CHARLESTON, W.Va. — Brendon Todd’s 12-stroke, so-called “collapse” at the U.S. Open has been well-documented, but his perspective on the event can make even the most hardened golfer blush.

Todd’s story is more than about fighting his way back from the Web.com Tour or a bad round here or there.

The Pittsburgh native scratched and clawed from what can be considered nothing short of the bottom of the professional golf barrel.

From turning pro in 2008 to winning his first major this year and four consecutive top-20 finishes has made the soon-to-be 29-year old realize that it’s never as bad as it could be.

It’s all about perspective for the former University of Georgia four-time All-American who was a member of the Bulldogs’ 2005 national championship team.

“I fell to the lowest of lows,” said Todd, who is playing in this week’s Quicken Loans National at Congressional before teeing off in the Greenbrier Classic on July 3. “I’m not sure very many people in golf fell as far as I did.
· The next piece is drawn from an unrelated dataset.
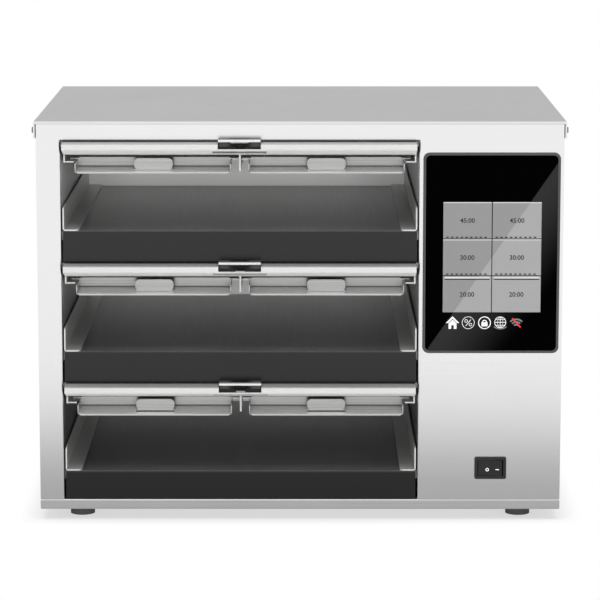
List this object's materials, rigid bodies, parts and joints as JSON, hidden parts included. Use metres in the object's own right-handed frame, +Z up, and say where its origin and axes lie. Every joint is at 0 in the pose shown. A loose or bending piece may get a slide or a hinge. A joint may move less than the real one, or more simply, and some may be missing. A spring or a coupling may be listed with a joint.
{
  "type": "heated holding cabinet",
  "caption": "Countertop heated holding cabinet with stacked open heated shelves under slide-out lid racks, beside a control bay with a touchscreen and a rocker switch.",
  "frame": {"origin": "middle of the footprint, at the underside of the feet", "axes": "+X to the right seen from the front, the front faces -Y, +Z up"},
  "size_m": [0.5822, 0.44, 0.443],
  "materials": {
    "cover_steel": "satin stainless steel",
    "front_steel": "satin stainless steel, grain along the width",
    "base_steel": "satin stainless steel",
    "panel_steel": "satin stainless steel",
    "liner_steel": "dull stainless steel",
    "shelf_dark": "dark hard-anodised or coated",
    "tray_steel": "plain sheet steel",
    "guide_steel": "satin stainless steel",
    "rack_steel": "satin stainless steel",
    "rail_steel": "satin stainless steel, bright",
    "latch_steel": "bright stainless steel",
    "spring_steel": "spring steel",
    "lid_steel": "satin stainless steel",
    "foot_rubber": "matt black",
    "screw_dark": "blackened steel",
    "screw_steel": "plain steel",
    "bezel_grey": "matt dark grey",
    "screen_glass": "glossy, dark grey behind",
    "module_black": "matt black",
    "switch_black": "satin black",
    "rocker_black": "satin black",
    "gland_black": "matt black nylon",
    "insulation_wool": "mineral fibre board",
    "heater_foil": "foil",
    "sensor_steel": "plain steel",
    "board_green": "solder resist",
    "supply_metal": "plain sheet aluminium",
    "sink_metal": "extruded aluminium",
    "relay_black": "matt black",
    "terminal_cream": "matt cream"
  },
  "bodies": {
    "cabinet": {"top_cover": "cover_steel", "front_panel": "front_steel", "base_pan": "base_steel", "side_panel_left": "panel_steel", "side_panel_right": "panel_steel", "back_panel": "panel_steel", "cavity_wall_left": "liner_steel", "cavity_wall_right": "liner_steel", "cavity_back_wall": "liner_steel", "cavity_ceiling": "liner_steel", "shelf_1": "shelf_dark", "shelf_2": "shelf_dark", "shelf_3": "shelf_dark", "shelf_trays": "tray_steel", "shelf_brackets": "tray_steel", "rack_runners": "tray_steel", "pan_guides": "guide_steel", "feet": "foot_rubber", "cover_screws": "screw_dark", "back_screws": "screw_steel", "foot_screws": "screw_steel", "display_bezel": "bezel_grey", "display_glass": "screen_glass", "display_module": "module_black", "switch_housing": "switch_black", "cord_gland": "gland_black", "gland_nut": "gland_black", "insulation_left": "insulation_wool", "insulation_right": "insulation_wool", "insulation_top": "insulation_wool", "insulation_back": "insulation_wool", "foil_heaters": "heater_foil", "temperature_sensors": "sensor_steel", "control_board": "board_green", "power_supply": "supply_metal", "heat_sink": "sink_metal", "relays": "relay_black", "terminal_block": "terminal_cream"},
    "rack_1": {"rack_frame_1": "rack_steel", "rack_rail_1": "rail_steel", "latch_spring_1": "spring_steel"},
    "latch_1_body": {"latch_1": "latch_steel"},
    "lid_1_left_body": {"lid_1_left": "lid_steel"},
    "lid_1_right_body": {"lid_1_right": "lid_steel"},
    "rack_2": {"rack_frame_2": "rack_steel", "rack_rail_2": "rail_steel", "latch_spring_2": "spring_steel"},
    "latch_2_body": {"latch_2": "latch_steel"},
    "lid_2_left_body": {"lid_2_left": "lid_steel"},
    "lid_2_right_body": {"lid_2_right": "lid_steel"},
    "rack_3": {"rack_frame_3": "rack_steel", "rack_rail_3": "rail_steel", "latch_spring_3": "spring_steel"},
    "latch_3_body": {"latch_3": "latch_steel"},
    "lid_3_left_body": {"lid_3_left": "lid_steel"},
    "lid_3_right_body": {"lid_3_right": "lid_steel"},
    "rocker": {"switch_rocker": "rocker_black"}
  },
  "joints": [
    {"name": "rack_1_slide", "type": "slide", "parent": "cabinet", "child": "rack_1", "axis": [0, -1, 0], "range_m": [0, 0.26]},
    {"name": "latch_1_press", "type": "slide", "parent": "rack_1", "child": "latch_1_body", "axis": [0, 0, -1], "range_m": [0, 0.002], "stiffness_N_per_m": 900, "springref_m": -0.002, "deforming": ["latch_spring_1"]},
    {"name": "lid_1_left_slide", "type": "slide", "parent": "rack_1", "child": "lid_1_left_body", "axis": [0, -1, 0], "range_m": [0, 0.2]},
    {"name": "lid_1_right_slide", "type": "slide", "parent": "rack_1", "child": "lid_1_right_body", "axis": [0, -1, 0], "range_m": [0, 0.2]},
    {"name": "rack_2_slide", "type": "slide", "parent": "cabinet", "child": "rack_2", "axis": [0, -1, 0], "range_m": [0, 0.26]},
    {"name": "latch_2_press", "type": "slide", "parent": "rack_2", "child": "latch_2_body", "axis": [0, 0, -1], "range_m": [0, 0.002], "stiffness_N_per_m": 900, "springref_m": -0.002, "deforming": ["latch_spring_2"]},
    {"name": "lid_2_left_slide", "type": "slide", "parent": "rack_2", "child": "lid_2_left_body", "axis": [0, -1, 0], "range_m": [0, 0.2]},
    {"name": "lid_2_right_slide", "type": "slide", "parent": "rack_2", "child": "lid_2_right_body", "axis": [0, -1, 0], "range_m": [0, 0.2]},
    {"name": "rack_3_slide", "type": "slide", "parent": "cabinet", "child": "rack_3", "axis": [0, -1, 0], "range_m": [0, 0.26]},
    {"name": "latch_3_press", "type": "slide", "parent": "rack_3", "child": "latch_3_body", "axis": [0, 0, -1], "range_m": [0, 0.002], "stiffness_N_per_m": 900, "springref_m": -0.002, "deforming": ["latch_spring_3"]},
    {"name": "lid_3_left_slide", "type": "slide", "parent": "rack_3", "child": "lid_3_left_body", "axis": [0, -1, 0], "range_m": [0, 0.2]},
    {"name": "lid_3_right_slide", "type": "slide", "parent": "rack_3", "child": "lid_3_right_body", "axis": [0, -1, 0], "range_m": [0, 0.2]},
    {"name": "power_rocker", "type": "hinge", "parent": "cabinet", "child": "rocker", "pos_m": [0.21, -0.198, 0.05905], "axis": [0, 0, 1], "range_deg": [0, 14]}
  ]
}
I had to work all the way back.”

Todd joined the Nationwide Tour — now the Web.com Tour — in 2008 where a win in the Utah Championship and a 19th-place finish on the money list earned him a 2009 spot in the PGA Tour.

In the Athens Regional Foundation Classic, one of four Nationwide events he played that year, Todd had holes in one on the same hole in back to back rounds.

He used a 7-iron in the first round when the hole played 157 yards and clubbed down to an 8-iron the next day when it played 147 yards.

“(In the second round) I made bogey on the last hole and I was mad,” he said. “I asked my caddie what it was and he said 153. I went right at the flag. I wasn’t trying to make it two days in a row, I was just trying to make birdie or par. It was luck.”

That was a bright light on an otherwise dim season for the PGA Tour rookie, who made only five of 21 cuts and didn’t earn his tour card for 2010.

He went from the Web.com Tour and went “really downhill,” playing one- and two-day events in the Hilton Atlanta Golf Tour and the Peach State Tour — a collection of 18- and 36-hole tournaments.

“I made my first cut in about a year on the Hooters Tour in 2011,” he said. “Lee Westwood supposedly fell off, but he still makes cuts and he’s a great player.”

Westwood’s first season on the PGA Tour was 1995, he had one win, one second-place finish and 13 top 10s in the next 13 seasons. Since then, the 41-year-old Westwood won the 2010 St. Jude Classic in a playoff and has four second-place finishes, six third-places and 29 top 10s.

“That experience, unquestionably, has given me the right perspective to understand nothing is really that bad,” Todd said. “If you have a bad round, it doesn’t mean you’re a bad player.”

His two-year stint on the Nationwide Tour eventually rejuvenated his game, returning to the PGA Tour in 2014. He was medalist in the season-ending qualifying school in 2011 and his finish of 150th on the PGA Tour’s money list gave him conditional status, helping him avoid the second round of Q school and giving him full Web.com Tour status.

At long last, he finished 20th on the 2013 Web.com money list, earning Todd his 2014 PGA Tour card.

In his 77th PGA Tour star, he won the HP Byron Nelson Championship, giving him his two-year tour exemption. His tie for fifth at the Crowne Plaza Invitational at Colonial moved him inside the top 60 in the Official World Golf Rankings earning him entry into the U.S. Open.

It was a long, strange trip for the former North Carolina high school state champion, making history as a freshman when he won the title in the first year of Green Hope High School’s existence.

What he learned since turning pro in 2007 can’t come from anything other than the toughness he acquired through experience.

“It helps you in weeks off, not feeling like you have to go find your game, find the next golf tournament because that rarely works anyway,” he said. “It allows you to take five days off, rest, hang out with your wife and family, then show up ready to go to work.”

He played four consecutive events once this season and didn’t enter the Travelers Championship at Cromwell, Conn.

“It’s been a great season so far,” he said. “Last year I played really solid and I had about a 70 scoring average. What it comes down to this year is more starts and the same level of play.”